Brazil, having being independent since 1822, has obviously had enough time to move away from Portugal’s influence (and, truth be told, Portugal’s administrative and judiciary system has changed quite a bit as well).
Then, It should come as no surprise that terms related to things that couldn’t possibly have existed in the third decade of the 19th century also have different names in each variant. For example, think of driver’s licenses – cars, trucks, motorcycles and even bicycles didn’t exist back then!
In Portugal, we know them as [a] carta de condução; in Brazil, it is known as [a] carteira de habilitação.

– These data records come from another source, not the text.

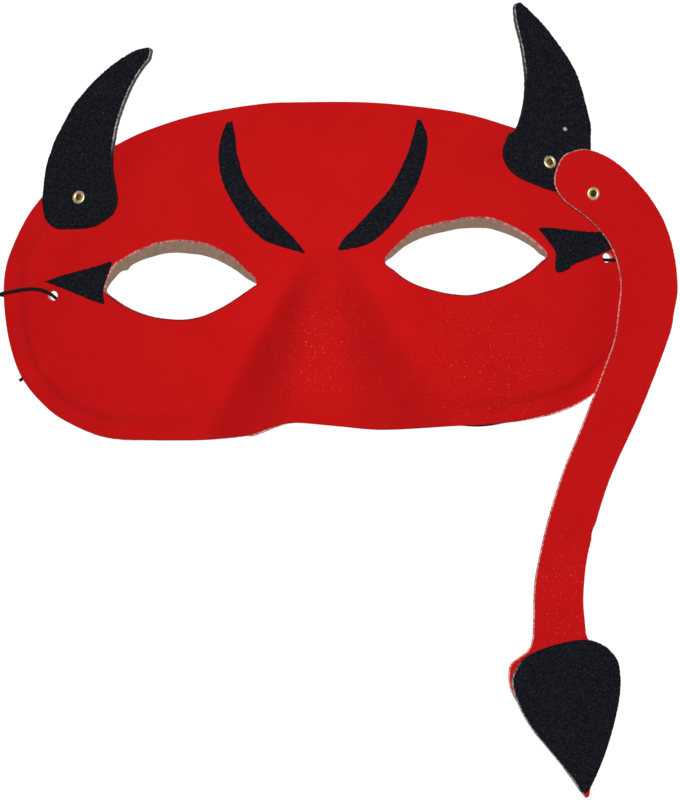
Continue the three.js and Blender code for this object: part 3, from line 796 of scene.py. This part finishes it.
def makeShell():
    # layers: 0 red cloth, 1 lining, 2 cut edge, 3 painted shade along the lower eye rims
    slots = ["red", "lining", "cut", "edgeShade"]
    nearRim = nearestIn(throughPoints(shell["outline"], shell["finePerSpan"], closed=True))
    below, above, lip = shell["below"], shell["above"], shell["lip"] / form["wall"]
    eyeLevels = {
        "cut": [(lip, 0, 0, 2), (shell["aboveEye"], 0, 0, 2)],
        "clear": [
            (below, 0, 0, 1), (lip - shell["underLip"], 0, 0, 2), (shell["shadeFrom"], 0, 0, 3),
            (above, 0, 0, 3),
        ],
    }
    cutters, rims = [], {key: [] for key in eyeLevels}
    for eye in shell["eyes"]:
        for key, levels in eyeLevels.items():
            line = throughPoints(eye[key], shell["eyePerSpan"], closed=True, power=0.5)
            rims[key] += zip(line, inwardsOf(line))
            cutters.append((line, levels))
    holes = [(place, shell) for place in shell["cordHoles"]]
    holes += [(throughShell(side), eyelets) for side in eyelets["places"]]
    for (x, y), sizes in holes:
        levels = [(level, 0, sizes["holeRagged"], 2) for level in (below, above)]
        cutters.append((circle(x, y, sizes["holeRadius"]), levels))
    blank = bareObject(makeBlank(), slots)
    tools = []
    for loop, levels in cutters:
        tool = bareObject(cutterMesh(loop, levels, "shellCutter", endLayer=1), slots)
        tools.append((tool, "DIFFERENCE"))
    mesh = cutAway(blank, tools)
    print("blank is cut")
    nearEye = {key: nearestIn([p for p, _ in rim]) for key, rim in rims.items()}

    def slanted(co):
        # the cut slants, so that its edge shows pale in the upper rims and dark, with painted shade, in
        # the lower ones
        key = "cut" if abs(co.z - lip) < shell["sameLevel"] else "clear"
        _, i, away = nearEye[key].find((co.x, co.y, 0))
        if away > shell["slantWithin"] or (key == "clear" and co.z < 1 - shell["sameLevel"]):
            return co.x, co.y
        n = rims[key][i][1]
        upper = smoothStep(*shell["slantUpper"], n.y)
        reach = shell["slant"][0] * upper if key == "cut" else -shell["slant"][1] * (1 - upper)
        rough, fine, layer = shell["slantWave"]
        reach *= 1 + rough * noise.noise((co.x * fine, co.y * fine, layer))
        return co.x + n.x * reach, co.y + n.y * reach

    def press(co):
        x, y = slanted(co)
        height = pressed(x, y, nearRim.find((x, y, 0))[2])
        spot = Vector((x, y, height)) - panelNormal(x, y) * form["wall"] * (1 - co.z)
        spot.z = max(spot.z, 0)
        return spot

    bend(mesh, press)
    addPiece(mesh, "pressed_shell", slots, "mask", ["mask_shell"], sharp=42)


makeShell()
print("shell is pressed")


# each outline is a few smooth spans that meet at corners
patches = {
    "browLeft": [
        [(-24.6, 44), (-26.8, 38.6), (-27.6, 32.7), (-26.2, 24.9), (-21, 14.7), (-17, 10.2),
         (-13.8, 8.2), (-4.8, 4.8)],
        [(-4.8, 5.2), (-7.6, 9.4), (-10.4, 12.6), (-14.9, 18.2), (-20, 26.1), (-22.1, 34.6),
         (-22.3, 39.5), (-22.9, 44.1)],
    ],
    "browRight": [
        [(29.9, 41), (28.2, 36), (25.8, 30.2), (21, 22.1), (16, 16.9), (10, 11.2), (6.9, 8.7), (4.6, 5.6)],
        [(4.9, 4.9), (12, 5.9), (17, 8.4), (23, 14.4), (28.2, 22), (31.4, 29.6), (32.4, 35.6), (31, 40.8)],
    ],
    "flashLeft": [
        [(-80, 2.4), (-77.8, 2.9), (-74.2, 3.8), (-69.5, 4.7), (-64.8, 5.6), (-60.5, 6.6)],
        [(-60.1, 5.9), (-61.2, 3.5), (-62.1, 1.4), (-62.9, -0.7), (-63.3, -2.8), (-63, -5.6)],
        [(-65.2, -4.7), (-67.2, -3.8), (-70, -2.4), (-73.4, -0.7), (-77.3, 1.1), (-79.8, 2.3)],
    ],
    "flashRight": [
        [(62.3, 7.6), (64.2, 7.7), (68.5, 7.1), (72.8, 6.3), (78.6, 5.5), (80.7, 5.4)],
        [(83.2, 3.2), (83.7, 1.2), (82.9, 0.3)],
        [(79.9, -0.9), (78.7, -1.4), (75.1, -2.4), (72.1, -3.3), (70.3, -4.6), (69.1, -5.1), (66.9, -5.5)],
        [(66.3, -4.4), (66.5, -2.4), (66.8, -0.4), (66.4, 1.4), (65.3, 3.1), (64, 5.2), (62.7, 6.9)],
    ],
    "nodes": {
        "browLeft": "brow_left", "browRight": "brow_right",
        "flashLeft": "eye_flash_left", "flashRight": "eye_flash_right",
    },
    "thickness": 0.55, "above": 0.06, "ragged": 0.15, "cell": 1.1, "perSpan": 14, "step": 0.28,
    # the upper edge rounds in: from what share of the thickness, to how far above it, and how far in
    "rounded": (0.7, 0.1, 0.16),
    "wave": (0.05, 5, 3.0),
}


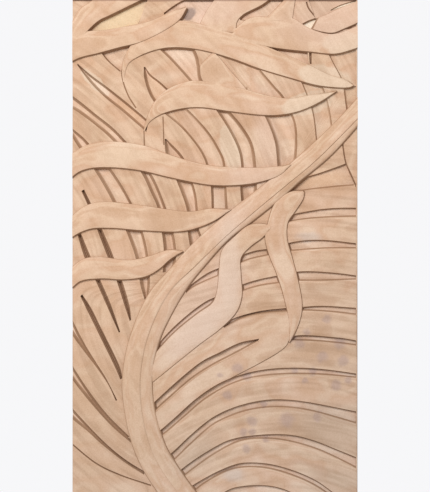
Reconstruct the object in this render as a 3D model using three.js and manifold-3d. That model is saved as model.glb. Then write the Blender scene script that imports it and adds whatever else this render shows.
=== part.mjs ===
// A sandstone wall panel with palm fronds carved in relief, one solid piece of stone.
//
// Frame: millimetres, +Z up, +X to the right as the carved face is seen. The carved face looks along -Y.
// The flat back lies in the plane y = 0, and the origin is the middle of the back.
// A level is the distance of a surface from the back, so a level L lies at y = -L.
import * as THREE from "three";
import Module from "manifold-3d";

// Driving dimensions of the slab
const PANEL_WIDTH = 570;
const PANEL_HEIGHT = 1000;
const BORDER_WIDTH = 3;

// Levels of the carving
const FIELD_LEVEL = 22;
const SLOT_FLOOR = 15.5;
const SHALLOW_FLOOR = 19;
const DEEP_FLOOR = 13;
const BURIED_LEVEL = 11;
const ABOVE_ALL = 40;

// A leaf that crosses over the fronds is tilted: its upper edge is sunk and its lower edge stands proud.
// Its walls spread towards their buried feet, by these widths under the left and the right edge.
const LEAF_UPPER = 25;
const LEAF_LOWER = 28;
const LEAF_CROWN = 1.2;
const LEAF_FEET = [1, 6];
const TIP_LEVEL = 22.3;

// Midrib of the large frond, with a ridge line along it and a small step down beside the ridge
const MIDRIB_LEFT = 26;
const MIDRIB_RIDGE = 30;
const MIDRIB_STEP = 1.2;
const MIDRIB_STEP_SHARE = 0.06;
const MIDRIB_RIGHT = 25.5;
const MIDRIB_FOOT = 6;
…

Today’s Word of the week is once more a twofer, this time to show you another singular feature of the EP-BP continuum of differences: how Brazilian Portuguese adds an r to some words after st-.
The two words I chose for the feature are [o] registo (registry, registering, register) and [o] rasto (track, trail, trace [of someone or something], which in BP and some dialects of EP become [o] registro and [o] rastro. To be fair, it’s EP who seems to be doing some dropping instead of BP doing some adding, since the Latin cognates registrum (“register”) and rastrum (rake) have the r; this indicates that BP, having its origins in an earlier form of Portuguese, kept a consonant that was lost in EP.
Conservatória do Registo Civil em Portugal. Civil registry office in Portugal.
Rastos de animais na neve. Animal tracks on the snow.
Some words carry their expression not only from the meaning we associated them with now, but also from their connection to history, to some event, group or place which helps uncover its primal association.
That’s the case of today’s words of the week, two words still used in Portuguese but whose origins go further back, and both of which are serendipitously connected to a specific region (we’ll get to that later).
[A] razia comes from the Italian razzia, which ultimately originated in Algerian Arabic غزية, ghaziya, “raiding”, a word used for the corsair raids throughout the Mediterranean and North Atlantic during the Middle and Modern Ages, where pirates from Northern Africa (what was then known as Barbary Coast) attacked coastal settlements mainly to capture slaves for the Ottoman and Arabic markets. This idea of a violent raid became so entrenched that several languages beside Italian (and which include French and Hungarian) now have razzia as a synonym for “raid” or “plundering”, or in general any violent attack.
Portuguese is also one of these cases, but the most common use of [a] razia is in the figurative sense; here, it takes the meaning of “wipeout; devastation, destruction”, you can use it even when talking about trivial things like eating meals (a wipeout of food) or about the razing of a field/orchard by the elements, as does Portuguese children’s writer António Torrado in his book 100 histórias à janela («100 stories by the window»):
“Ainda se aquele pomar ficasse perto da estrada que leva à escola, talvez houvesse quem se tentasse e fizesse a colheita por sua conta… Mas como ficava num sítio isolado e pouco acessível, ninguém deu pelo pomar ao abandono.
Vieram os pássaros. Vieram as lagartas. Vieram os inse[c]tos. Foi uma razia.
Depois, o terreno do pomar não teve quem o lavrasse.” (p. 50)
Ubiquitous gadget of the contemporary age, cellphones/mobile phones are obviously something that people refer to a lot during their day-to-day lives. Sometimes we love them, sometimes we hate them, but we certainly can’t live without them anymore :)
In Portugal, we call them [o] telemóvel, a portmanteau of [o] telefone (telephone) and móvel* (mobile, capable of moving or being moved from place to place), which unsurprisingly yields mobile phone.
In Brazil, the preferred term is [o] celular, short for [o] telefone celular, just like cellphone is short for cellular phone. While the words are wildly different, they do make some sense inside their internal logic – and since both have cognates in English, it shouldn’t be too hard for you to pick them apart!
* As a noun, [o] móvel means “piece of furniture”; [os] móveis in the plural mean furniture (in general).